WRITTEN INSTRUCTION> For the data below, report the number of lines that contain the string "joints" and nothing else.

* Begin COLLECTED MATERIAL *

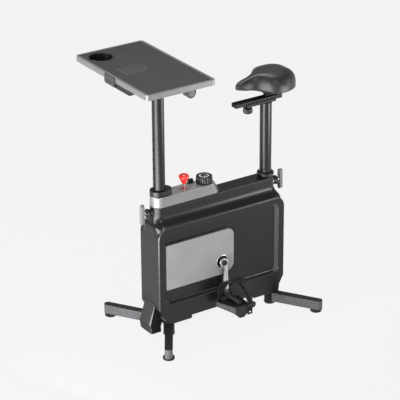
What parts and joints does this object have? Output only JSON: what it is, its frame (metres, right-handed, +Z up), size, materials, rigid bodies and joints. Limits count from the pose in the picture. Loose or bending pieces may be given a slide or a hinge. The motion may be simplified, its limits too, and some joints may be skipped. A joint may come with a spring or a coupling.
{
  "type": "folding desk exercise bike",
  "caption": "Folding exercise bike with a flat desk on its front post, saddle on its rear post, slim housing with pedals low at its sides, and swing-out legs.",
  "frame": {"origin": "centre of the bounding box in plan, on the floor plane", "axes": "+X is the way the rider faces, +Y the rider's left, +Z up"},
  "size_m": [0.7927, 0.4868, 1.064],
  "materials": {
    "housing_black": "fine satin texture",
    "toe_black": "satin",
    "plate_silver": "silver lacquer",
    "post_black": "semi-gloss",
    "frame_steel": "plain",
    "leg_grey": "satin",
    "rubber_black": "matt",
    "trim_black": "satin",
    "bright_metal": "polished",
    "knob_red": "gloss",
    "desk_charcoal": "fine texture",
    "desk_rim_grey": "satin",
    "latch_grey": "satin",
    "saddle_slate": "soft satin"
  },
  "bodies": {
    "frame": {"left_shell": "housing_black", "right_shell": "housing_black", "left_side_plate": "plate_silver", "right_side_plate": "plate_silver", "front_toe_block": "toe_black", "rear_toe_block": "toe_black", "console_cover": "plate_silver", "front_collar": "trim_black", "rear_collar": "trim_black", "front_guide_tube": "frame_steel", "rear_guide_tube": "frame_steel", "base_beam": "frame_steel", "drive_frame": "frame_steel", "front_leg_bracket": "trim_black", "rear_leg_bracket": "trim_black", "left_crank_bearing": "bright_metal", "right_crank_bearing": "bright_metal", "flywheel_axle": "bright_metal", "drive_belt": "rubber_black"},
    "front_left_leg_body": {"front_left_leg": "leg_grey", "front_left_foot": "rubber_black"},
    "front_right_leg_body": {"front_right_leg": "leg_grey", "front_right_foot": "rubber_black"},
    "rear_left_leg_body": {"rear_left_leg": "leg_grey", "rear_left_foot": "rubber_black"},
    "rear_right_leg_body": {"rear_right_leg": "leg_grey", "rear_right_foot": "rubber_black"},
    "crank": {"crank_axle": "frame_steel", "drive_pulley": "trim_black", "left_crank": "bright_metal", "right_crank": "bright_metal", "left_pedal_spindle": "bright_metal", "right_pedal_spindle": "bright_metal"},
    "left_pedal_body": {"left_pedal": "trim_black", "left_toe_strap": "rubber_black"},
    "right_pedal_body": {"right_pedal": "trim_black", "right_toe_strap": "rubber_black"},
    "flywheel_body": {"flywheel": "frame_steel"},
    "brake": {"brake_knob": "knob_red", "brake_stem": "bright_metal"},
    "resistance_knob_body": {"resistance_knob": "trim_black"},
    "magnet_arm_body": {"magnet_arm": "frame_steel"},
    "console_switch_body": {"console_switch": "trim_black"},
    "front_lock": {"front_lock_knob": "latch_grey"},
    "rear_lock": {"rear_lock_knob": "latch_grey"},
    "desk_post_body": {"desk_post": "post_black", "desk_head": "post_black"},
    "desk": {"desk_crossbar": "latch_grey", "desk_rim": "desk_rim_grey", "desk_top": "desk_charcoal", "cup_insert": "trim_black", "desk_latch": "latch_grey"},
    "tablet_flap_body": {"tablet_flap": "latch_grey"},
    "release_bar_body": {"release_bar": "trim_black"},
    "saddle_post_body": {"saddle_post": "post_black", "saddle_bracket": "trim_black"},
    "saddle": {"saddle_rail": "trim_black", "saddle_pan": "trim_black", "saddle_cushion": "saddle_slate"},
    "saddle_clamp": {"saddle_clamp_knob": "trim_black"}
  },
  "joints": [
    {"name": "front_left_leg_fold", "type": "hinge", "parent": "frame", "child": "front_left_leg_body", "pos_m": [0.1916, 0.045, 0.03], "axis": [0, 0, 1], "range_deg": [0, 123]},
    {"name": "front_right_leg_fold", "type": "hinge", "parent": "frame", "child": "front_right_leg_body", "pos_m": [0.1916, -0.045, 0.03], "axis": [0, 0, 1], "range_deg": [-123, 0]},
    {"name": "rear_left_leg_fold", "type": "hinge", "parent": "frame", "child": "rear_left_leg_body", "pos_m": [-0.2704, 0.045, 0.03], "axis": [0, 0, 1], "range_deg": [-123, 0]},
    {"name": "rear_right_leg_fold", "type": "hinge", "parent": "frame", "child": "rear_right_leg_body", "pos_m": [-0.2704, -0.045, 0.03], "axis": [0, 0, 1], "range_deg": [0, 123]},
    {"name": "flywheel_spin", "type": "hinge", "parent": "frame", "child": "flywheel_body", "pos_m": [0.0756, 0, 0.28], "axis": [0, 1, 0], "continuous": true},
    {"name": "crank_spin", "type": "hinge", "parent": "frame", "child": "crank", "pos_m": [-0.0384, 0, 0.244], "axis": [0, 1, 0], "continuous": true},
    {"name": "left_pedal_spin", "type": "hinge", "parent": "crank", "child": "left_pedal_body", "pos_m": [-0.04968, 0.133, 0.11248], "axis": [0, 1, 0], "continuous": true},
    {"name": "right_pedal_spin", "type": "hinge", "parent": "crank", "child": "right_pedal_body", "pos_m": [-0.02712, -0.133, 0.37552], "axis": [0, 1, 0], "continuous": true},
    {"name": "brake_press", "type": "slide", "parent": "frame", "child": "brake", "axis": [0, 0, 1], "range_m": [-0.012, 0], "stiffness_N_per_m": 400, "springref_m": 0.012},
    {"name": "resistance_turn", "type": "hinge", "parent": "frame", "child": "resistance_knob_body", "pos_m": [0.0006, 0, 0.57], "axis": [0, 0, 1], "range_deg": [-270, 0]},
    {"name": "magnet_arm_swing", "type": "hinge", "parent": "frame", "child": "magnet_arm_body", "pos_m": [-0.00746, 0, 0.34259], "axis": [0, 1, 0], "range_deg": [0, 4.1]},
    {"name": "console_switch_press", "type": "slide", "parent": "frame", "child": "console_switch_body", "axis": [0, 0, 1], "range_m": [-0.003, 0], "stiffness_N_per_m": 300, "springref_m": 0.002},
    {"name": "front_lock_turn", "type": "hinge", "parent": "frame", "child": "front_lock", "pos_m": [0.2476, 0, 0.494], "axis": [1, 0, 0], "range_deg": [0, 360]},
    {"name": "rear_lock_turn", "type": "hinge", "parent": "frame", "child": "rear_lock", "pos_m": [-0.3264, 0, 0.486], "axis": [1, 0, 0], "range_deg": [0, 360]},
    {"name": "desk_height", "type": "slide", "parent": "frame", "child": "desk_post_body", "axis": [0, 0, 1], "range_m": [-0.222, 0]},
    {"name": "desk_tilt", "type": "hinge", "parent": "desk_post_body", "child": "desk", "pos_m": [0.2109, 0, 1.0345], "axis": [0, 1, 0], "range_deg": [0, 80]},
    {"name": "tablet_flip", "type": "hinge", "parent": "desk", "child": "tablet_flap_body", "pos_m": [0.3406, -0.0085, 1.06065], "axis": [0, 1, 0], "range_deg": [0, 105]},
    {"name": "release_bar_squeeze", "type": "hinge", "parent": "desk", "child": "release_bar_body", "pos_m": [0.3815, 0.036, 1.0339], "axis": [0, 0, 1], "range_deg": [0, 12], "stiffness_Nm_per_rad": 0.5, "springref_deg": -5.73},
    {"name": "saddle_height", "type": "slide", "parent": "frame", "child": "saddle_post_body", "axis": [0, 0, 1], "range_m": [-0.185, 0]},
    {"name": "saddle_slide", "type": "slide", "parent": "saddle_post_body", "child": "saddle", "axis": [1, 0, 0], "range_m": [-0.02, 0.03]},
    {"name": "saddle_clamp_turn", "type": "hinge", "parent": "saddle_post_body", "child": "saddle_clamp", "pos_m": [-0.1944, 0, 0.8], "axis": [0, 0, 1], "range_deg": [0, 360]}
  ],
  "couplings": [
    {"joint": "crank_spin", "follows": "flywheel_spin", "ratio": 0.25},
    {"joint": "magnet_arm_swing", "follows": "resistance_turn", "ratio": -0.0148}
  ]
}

* End COLLECTED MATERIAL *

THE RESPONSE> 2